Search the data below for the string "joints". Extract every line that contains it.

* **AVAILABLE DATA**

▬▬▬▬▬▬

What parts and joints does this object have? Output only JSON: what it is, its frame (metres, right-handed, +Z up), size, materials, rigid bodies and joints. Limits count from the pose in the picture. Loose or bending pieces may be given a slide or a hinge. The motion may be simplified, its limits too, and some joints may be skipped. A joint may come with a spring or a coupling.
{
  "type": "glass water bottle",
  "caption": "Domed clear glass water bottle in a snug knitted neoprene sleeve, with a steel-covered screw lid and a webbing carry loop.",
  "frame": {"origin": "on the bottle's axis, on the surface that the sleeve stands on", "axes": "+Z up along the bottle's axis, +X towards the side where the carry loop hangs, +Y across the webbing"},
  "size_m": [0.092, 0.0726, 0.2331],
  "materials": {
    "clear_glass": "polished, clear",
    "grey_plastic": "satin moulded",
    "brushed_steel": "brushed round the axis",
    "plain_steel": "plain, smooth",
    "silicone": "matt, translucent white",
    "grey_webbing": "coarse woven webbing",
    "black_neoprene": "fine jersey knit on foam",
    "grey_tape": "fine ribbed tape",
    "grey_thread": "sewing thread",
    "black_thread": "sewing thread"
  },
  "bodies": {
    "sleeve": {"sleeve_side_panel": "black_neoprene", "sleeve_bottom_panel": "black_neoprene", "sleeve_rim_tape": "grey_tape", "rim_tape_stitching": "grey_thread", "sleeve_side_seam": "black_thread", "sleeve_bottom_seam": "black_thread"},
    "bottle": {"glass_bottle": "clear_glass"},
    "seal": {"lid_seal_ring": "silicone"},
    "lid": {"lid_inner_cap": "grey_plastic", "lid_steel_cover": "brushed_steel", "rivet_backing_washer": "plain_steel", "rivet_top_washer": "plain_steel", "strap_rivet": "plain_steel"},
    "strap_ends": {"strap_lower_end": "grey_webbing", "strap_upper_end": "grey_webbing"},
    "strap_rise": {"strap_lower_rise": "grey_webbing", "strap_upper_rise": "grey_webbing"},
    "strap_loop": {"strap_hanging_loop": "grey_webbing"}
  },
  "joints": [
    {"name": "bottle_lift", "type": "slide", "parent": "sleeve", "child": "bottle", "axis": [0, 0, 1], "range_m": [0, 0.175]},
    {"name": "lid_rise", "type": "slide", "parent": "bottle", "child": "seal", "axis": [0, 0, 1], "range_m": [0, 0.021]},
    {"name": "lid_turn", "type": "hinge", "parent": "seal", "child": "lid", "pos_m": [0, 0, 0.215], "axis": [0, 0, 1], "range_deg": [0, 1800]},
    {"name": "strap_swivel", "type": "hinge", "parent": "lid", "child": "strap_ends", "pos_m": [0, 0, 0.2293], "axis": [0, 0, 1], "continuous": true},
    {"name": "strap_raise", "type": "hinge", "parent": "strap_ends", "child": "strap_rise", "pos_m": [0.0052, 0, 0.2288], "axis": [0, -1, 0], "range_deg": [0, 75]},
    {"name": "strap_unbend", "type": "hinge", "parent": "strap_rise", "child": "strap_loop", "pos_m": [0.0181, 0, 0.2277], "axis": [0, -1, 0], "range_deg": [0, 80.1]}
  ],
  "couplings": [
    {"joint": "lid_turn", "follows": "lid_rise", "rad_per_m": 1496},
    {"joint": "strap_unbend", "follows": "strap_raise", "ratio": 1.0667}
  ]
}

▬▬▬▬▬▬

* **OUTPUT BELOW**
What parts and joints does this object have? Output only JSON: what it is, its frame (metres, right-handed, +Z up), size, materials, rigid bodies and joints. Limits count from the pose in the picture. Loose or bending pieces may be given a slide or a hinge. The motion may be simplified, its limits too, and some joints may be skipped. A joint may come with a spring or a coupling.
  "joints": [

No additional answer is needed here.